◆ **EXERCISE TASK**
Set down the material exactly as given, please, from its first line through the line that includes "return Part.makeCompound(holes)".
* * * *
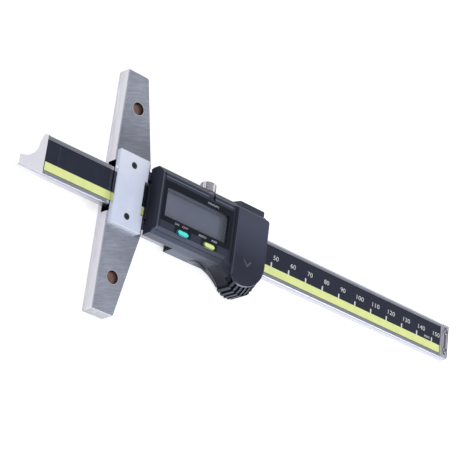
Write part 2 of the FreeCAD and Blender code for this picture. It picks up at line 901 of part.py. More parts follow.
def notch_x():
    middle = origin_x + notch_offset
    return (middle - notch_length / 2, middle + notch_length / 2)


def bezel_x():
    return (window_start - bezel_margin[0], window_end + bezel_margin[1])


def housing_screws():
    """Four countersunk screws from behind the slider body."""
    screws = []
    for x, y in housing_screw_places():
        head = cone(housing_head_radius, housing_screw_radius, screw_gap, housing_head_depth, x, y)
        shank = rod(housing_screw_radius, housing_head_depth, housing_screw_end, x, y)
        slots = cross_slot(x, y, (-CLEAR, screw_gap + cross_depth), housing_head_radius)
        screws.append(head.fuse(shank).cut(slots))
    return Part.makeCompound(screws)


def boss_holes(low, high):
    holes = []
    for x, y in housing_screw_places():
        if x < cavity_end:
            holes.append(rod(boss_radius + boss_gap, low - CLEAR, high + CLEAR, x, y))
    return Part.makeCompound(holes)


def inner_x():
    return (housing_start + end_wall + inner_gap, contact_start - inner_gap)


def inner_y():
    return (side_low + low_wall + inner_gap, side_high - side_wall - inner_gap)


def inner_frame():
    """Carrier that sits on the slider body's rails and bridges the beam slot."""
    carrier = block(inner_x(), inner_y(), (base_thick, board_low))
    low_y, high_y = slot_low - frame_slot_gap, slot_high + frame_slot_gap
    carrier = carrier.cut(block((0, body_length), (low_y, high_y), (0, frame_low)))
    return carrier.cut(boss_holes(base_thick, board_low))


def reader_head():
    """Sensing board over the scale, under the carrier."""
    half = beam_width / 2 - reader_side_gap
    return block((window_start + reader_inset[0], window_end - reader_inset[1]), (-half, half),
                 (reader_low, frame_low))


def circuit_board():
    start, end = inner_x()
    board = block((start, end + board_overlap), inner_y(), (board_low, board_top))
    x = on_off_x + chip_offset
    chip = block((x - chip_length / 2, x + chip_length / 2), (-chip_width / 2, chip_width / 2),
                 (board_top, board_top + chip_thick))
    return board.cut(boss_holes(board_low, board_top)).fuse(chip)


def contact_strips():
    """Two rubber strips that join the display panel to the circuit board."""
    start, end = lcd_x()
    strips = []
    for low_y in (lcd_low + strip_side_inset, lcd_high - strip_side_inset - strip_width):
        strips.append(block((start + strip_inset, end - strip_inset), (low_y, low_y + strip_width),
                            (board_top, lcd_back)))
    return Part.makeCompound(strips)


def lcd_x():
    return (window_start - lcd_margin[0], window_end + lcd_margin[1])


def lcd_panel():
    return block(lcd_x(), (lcd_low, lcd_high), (lcd_back, lcd_front))


def lcd_window():
    """Clear window with a flange behind the housing's front wall."""
    flange = block((window_start - window_flange_width, window_end + window_flange_width),
                   (window_low - window_flange_width, window_high + window_flange_width),
                   (lcd_front, cavity_top))
    raised = block((window_start + fit_gap, window_end - fit_gap),
                   (window_low + fit_gap, window_high - fit_gap), (lcd_front, cavity_top + window_rise))
    return fused([flange, raised])


def display_bezel():
    """Thin dark frame set into the housing's face round the window."""
    low = front - bezel_depth
    start, end = bezel_x()
    frame = block((start + fit_gap, end - fit_gap), (bezel_low + fit_gap, bezel_high - fit_gap),
                  (low, low + bezel_thick))
    hole = block((window_start, window_end), (window_low, window_high), (low - CLEAR, front + CLEAR))
    return frame.cut(hole)


def long_button(x):
    """A long key cap with a flange behind the front wall and a foot over its switch pad."""
    top = front + button_rise
    cap = key_plate(x, 0, flange_low, top)
    cap = bevelled(cap, button_bevel, lambda c: abs(c.z - top) < TINY)
    flange = key_plate(x, button_flange, flange_low, flange_low + flange_thick)
    foot = rod(foot_radius, button_foot, flange_low + flange_thick, x, button_y)
    return fused([cap, flange, foot])


def on_off_button():
    return long_button(on_off_x)


def zero_button():
    return long_button(zero_x)


def origin_button():
    """Small sunk key in the notch above the display."""
    top = front - notch_depth + origin_rise
    x = (origin_x - origin_length / 2, origin_x + origin_length / 2)
    y = (origin_low, origin_low + origin_width)
    cap = round_plate(x, y, (flange_low, top), origin_corner)
    flange = block((x[0] - origin_flange, x[1] + origin_flange), (y[0] - origin_flange, y[1]),
                   (flange_low, flange_low + flange_thick))
    foot = rod(origin_foot_radius, button_foot, flange_low + flange_thick, origin_x, origin_y)
    return fused([cap, flange, foot])


def key_pads():
    """Rubber switch pads on the circuit board, one under the two long keys and one behind."""
    z = (board_top, button_foot - button_travel - pad_gap)
    reach = button_length / 2 + pad_margin
    half = button_width / 2
    long_pad = round_plate((on_off_x - reach, zero_x + reach), (button_y - half, button_y + half), z,
                           pad_corner)
    reach, half = origin_pad_half
    small_pad = round_plate((origin_x - reach, origin_x + reach), (origin_y - half, origin_y + half), z,
                            pad_corner)
    return Part.makeCompound([long_pad, small_pad])


def battery():
    """Button cell, its can with a narrower rim below."""
    top = battery_low + battery_height
    can = rod(battery_radius, battery_low + battery_rim, top, battery_x, battery_y)
    can = rounded(can, battery_round, lambda c: c.z > top - TINY)
    rim = rod(battery_radius - battery_rim_inset, battery_low, battery_low + battery_rim,
              battery_x, battery_y)
    return can.fuse(rim)


def battery_contact_negative():
    strip = contact_path(negative_y(), battery_x + contact_width)
    tab = block((contact_start, contact_start + contact_thick), negative_y(),
                (pocket_floor, board_low))
    return fused([strip, tab])


def positive_leaf(gap=0.0):
    """The upright leaf that touches the side of the battery's can."""
    y = positive_y()
    return block((battery_x - contact_width / 2 - gap, battery_x + contact_width / 2 + gap),
                 (y[0] - gap, y[0] + contact_thick + gap),
                 (pocket_floor, battery_low + leaf_share * battery_height + gap))


def battery_contact_positive():
    strip = contact_path(positive_y(), battery_x + contact_width / 2)
    tab = block((contact_start, contact_start + contact_thick), positive_y(),
                (pocket_floor, board_low))
    return fused([strip, tab, positive_leaf()])


def battery_cover():
    """Cover with runners; its lower end is round and it slides off over the thumb rest."""
    right_centre = (body_length - cover_right_radius, cover_nose_y + cover_right_radius)
    left_centre = (right_centre[0], cover_nose_y + cover_left_radius)
    left_x = left_centre[0] - cover_left_radius
    corner = (body_length - cover_corner, cover_top_y - cover_corner)
    edges = [
        quarter(right_centre, cover_right_radius, -90, 0),
        quarter(left_centre, cover_left_radius, 180, 270),
        quarter(corner, cover_corner, 0, 90),
    ]
    edges += lines([(body_length, right_centre[1]), (body_length, corner[1])])
    edges += lines([(corner[0], cover_top_y), (left_x, cover_top_y), (left_x, left_centre[1])])
    lid = prism(edges, seat, cover_top)
    lid = rounded(lid, cover_round, lambda c: abs(c.z - cover_top) < TINY)
    lid = fused([lid, tongue_spaces(0)])
    return lid.cut(arrow())


def arrow():
    """A chevron that points the way the cover slides."""
    x, y = battery_x + arrow_offset[0], battery_y + arrow_offset[1]
    half = arrow_width / 2
    high, low = y + arrow_drop / 2, y - arrow_drop / 2
    corners = [
        (x - half, high), (x, low), (x + half, high), (x + half - arrow_line, high),
        (x, low + arrow_height), (x - half + arrow_line, high), (x - half, high),
    ]
    return prism(lines(corners), cover_top - arrow_depth, cover_top + CLEAR)


def output_socket():
    """Connector block with a row of pins, deep in the housing's upper side."""
    face = socket_face_y - pin_length
    body = block((socket_start + fit_gap, socket_end - fit_gap), (socket_low_y + fit_gap, face),
                 (socket_low + fit_gap, socket_low + socket_height - fit_gap))
    pitch = (socket_end - socket_start) / (pin_count + 1)
    pins = []
    for index in range(pin_count):
        x = socket_start + pitch * (index + 1)
        pins.append(rod(pin_radius, face - pin_root, socket_face_y, x,
                        socket_low + socket_height / 2, Y_AXIS))
    return fused([body] + pins)


def output_cap():
    """Push-in cap over the output socket, flush with the ramp beside it."""
    face = side_high + cap_gap
    plate = block((cap_start, body_length), (face, side_high + cap_depth),
                  (base_thick + cap_gap, base_thick + cap_height))
    plate = rounded(plate, cap_round, lambda c: abs(c.y - side_high - cap_depth) < 0.01
                    and abs(c.x - body_length) < TINY)
    tongue = block((socket_start + cap_tongue_gap, socket_end - cap_tongue_gap),
                   (socket_face_y + cap_tongue_end_gap, face + cap_gap),
                   (socket_low + cap_tongue_gap, socket_low + socket_height - cap_tongue_gap))
    return fused([plate, tongue])


NODES = {
    "depth_base": depth_base,
    "retaining_plate": retaining_plate,
    "retaining_screws": retaining_screws,
    "gib": gib,
    "gib_screws": gib_screws,
    "clamp_shoe": clamp_shoe,
    "lock_screw": lock_screw,
    "beam": beam,
    "scale_strip": scale_strip,
    "scale_label": scale_label,
    "end_stop": end_stop,
    "end_stop_screws": end_stop_screws,
    "housing": housing,
    "housing_screws": housing_screws,
    "inner_frame": inner_frame,
    "reader_head": reader_head,
    "circuit_board": circuit_board,
    "contact_strips": contact_strips,
    "lcd_panel": lcd_panel,
    "lcd_window": lcd_window,
    "display_bezel": display_bezel,
    "on_off_button": on_off_button,
    "zero_button": zero_button,
    "origin_button": origin_button,
    "key_pads": key_pads,
    "battery": battery,
    "battery_contact_negative": battery_contact_negative,
    "battery_contact_positive": battery_contact_positive,
    "battery_cover": battery_cover,
    "output_socket": output_socket,
    "output_cap": output_cap,
}

os.makedirs("parts", exist_ok=True)
for name, build in NODES.items():
    shape = build()
    print(name, "solids", len(shape.Solids), "valid", shape.isValid(), "volume", round(shape.Volume, 1))
    shape.exportStep(os.path.join("parts", name + ".step"))
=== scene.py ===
"""Looks of the digital depth gauge: finishes for every piece, the printed scale and key lettering,
plain studio light and the camera. Sizes are in millimetres until MM turns them into metres.
"""

import math

import bmesh
import bpy
from mathutils import Matrix, Vector


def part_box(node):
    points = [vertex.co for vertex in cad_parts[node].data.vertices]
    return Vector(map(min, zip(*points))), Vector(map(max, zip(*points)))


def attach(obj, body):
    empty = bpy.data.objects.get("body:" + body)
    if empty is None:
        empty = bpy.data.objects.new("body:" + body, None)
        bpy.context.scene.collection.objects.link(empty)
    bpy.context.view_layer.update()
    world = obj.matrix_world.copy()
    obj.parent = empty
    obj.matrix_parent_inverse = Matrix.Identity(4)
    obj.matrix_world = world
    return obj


MM = 0.001
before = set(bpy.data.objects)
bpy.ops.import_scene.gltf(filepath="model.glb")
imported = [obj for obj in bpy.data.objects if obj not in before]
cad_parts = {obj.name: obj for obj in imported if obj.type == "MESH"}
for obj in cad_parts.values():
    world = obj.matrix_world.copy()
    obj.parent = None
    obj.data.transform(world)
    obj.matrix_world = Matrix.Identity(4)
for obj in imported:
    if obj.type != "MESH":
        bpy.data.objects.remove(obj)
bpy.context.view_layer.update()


def span(node, axis):
    """Low and high limit of a node on one axis, in millimetres."""
    low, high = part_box(node)
    return low[axis] / MM, high[axis] / MM


def middle(node, axis):
    low, high = span(node, axis)
    return (low + high) / 2


# Printed scale: marks every 10 mm, their zero and the places of the print on the label
scale_zero = 35.6
scale_marks = 16
mark_pitch = 10.0
stripe_low, stripe_high = -6.3, -2.68
tick_width = 0.76
tick_height = 2.0
number_height = 1.95
number_low = 0.75
number_offset = 0.75
digit_width = 1.48
unit_left, unit_low = 4.9, 0.75
unit_width, unit_height = 3.4, 1.05
print_thick = 0.012
label_top = span("scale_label", 2)[1]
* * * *
◆ **OUTPUT**
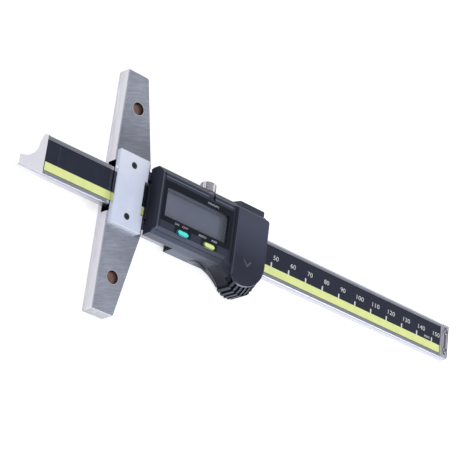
Write part 2 of the FreeCAD and Blender code for this picture. It picks up at line 901 of part.py. More parts follow.
def notch_x():
    middle = origin_x + notch_offset
    return (middle - notch_length / 2, middle + notch_length / 2)


def bezel_x():
    return (window_start - bezel_margin[0], window_end + bezel_margin[1])


def housing_screws():
    """Four countersunk screws from behind the slider body."""
    screws = []
    for x, y in housing_screw_places():
        head = cone(housing_head_radius, housing_screw_radius, screw_gap, housing_head_depth, x, y)
        shank = rod(housing_screw_radius, housing_head_depth, housing_screw_end, x, y)
        slots = cross_slot(x, y, (-CLEAR, screw_gap + cross_depth), housing_head_radius)
        screws.append(head.fuse(shank).cut(slots))
    return Part.makeCompound(screws)


def boss_holes(low, high):
    holes = []
    for x, y in housing_screw_places():
        if x < cavity_end:
            holes.append(rod(boss_radius + boss_gap, low - CLEAR, high + CLEAR, x, y))
    return Part.makeCompound(holes)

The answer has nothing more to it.